Mississippi House Clears Hurdle To Redesigning State Flag; Governor Says He Will Sign Potential Flag Bill

Jackson, MS - JANUARY 10: The Mississippi State Capitol dome is visible in the distance as the flag of the state of Mississippi flies nearby in Jackson, MS on January 10, 2019.

The Mississippi state House of Representatives voted 85-34 to move forward with a plan that would allow for the changing of the state flag, which was adopted in 1894 and features the Confederate battle emblem prominently displayed in the top left corner.
The legislation, which received bipartisan support, narrowly exceeded the necessary two-thirds majority that is required to suspend the legislative session’s deadline in order to proceed with the flag change, which itself would only require a majority vote, reports the Associated Press.
Under the text of the deadline-suspension legislation, the legislature can establish a commission that will have until mid-September to create a design that omits the Confederate flag, but that includes the words “In God We Trust.” The commission’s design will then be considered in a special election in November, with “sources close to House leadership” informing Mississippi Today that the current state flag will not be on the ballot.
During a 2001 election, Mississippi voted in favor of keeping the 1894 flag design.
The Washington Post reports that state House Speaker Pro Tem Jason White (R) argued that changing the flag would represent an embracement rather than an abandonment of founding principles.
“We’re not moving further away from our Founding Fathers’ visions. We’re moving closer to them.
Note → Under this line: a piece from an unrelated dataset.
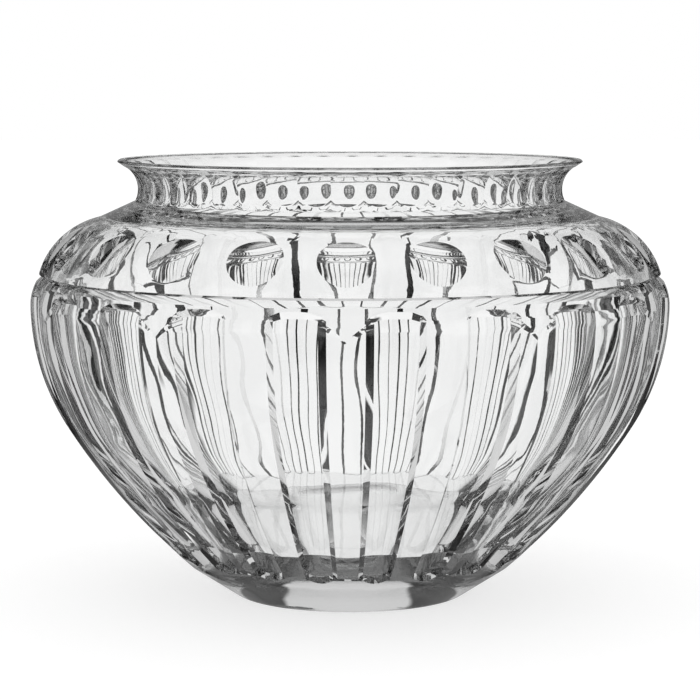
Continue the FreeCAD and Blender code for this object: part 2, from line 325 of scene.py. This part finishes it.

We’re not destroying our heritage; we’re fulfilling it,” said White.
The Mississippi Clarion Ledger reports that state Representative Chris Brown (R), who voted against the bill, believes the better option is to send the decision directly to Mississippi voters: “If we put the current flag on the ballot with another good design, the people of Mississippi will change it.”
The Mississippi Historical Society has also come out in favor of retiring the current flag, and instead making it an historical artifact to be replaced by a “new flag that will unify, not divide,” reports The NorthSide Sun.“The Mississippi Historical Society enthusiastically and unequivocally supports changing the state flag,” said the historical society, which added that its stance is rooted in “acknowledgement that the inclusion of Confederate imagery on the flag in 1894 did not represent all Mississippians.”
Ahead of the House vote on Saturday, Governor Tate Reeves (R) affirmed his intention to sign any flag bill the legislature sends to his desk, saying that it was time to end the argument that has become “as divisive as the flag itself.”
“We should not be under any illusion that a vote in the Capitol is the end of what must be done ⁠— the job before us is to bring the state together, and I intend to work night and day to do it,” said Reeves. “It will be harder than recovering from tornadoes, harder than historic floods, harder than agency corruption, or prison riots, or the coming hurricane season ⁠— even harder than battling coronavirus.”
“For economic prosperity and for a better future for my kids and yours, we must find a way to come together,” he said, adding that it was time for the public “to heal our wounds, to forgive, to resolve that the page has been turned, to trust each other.”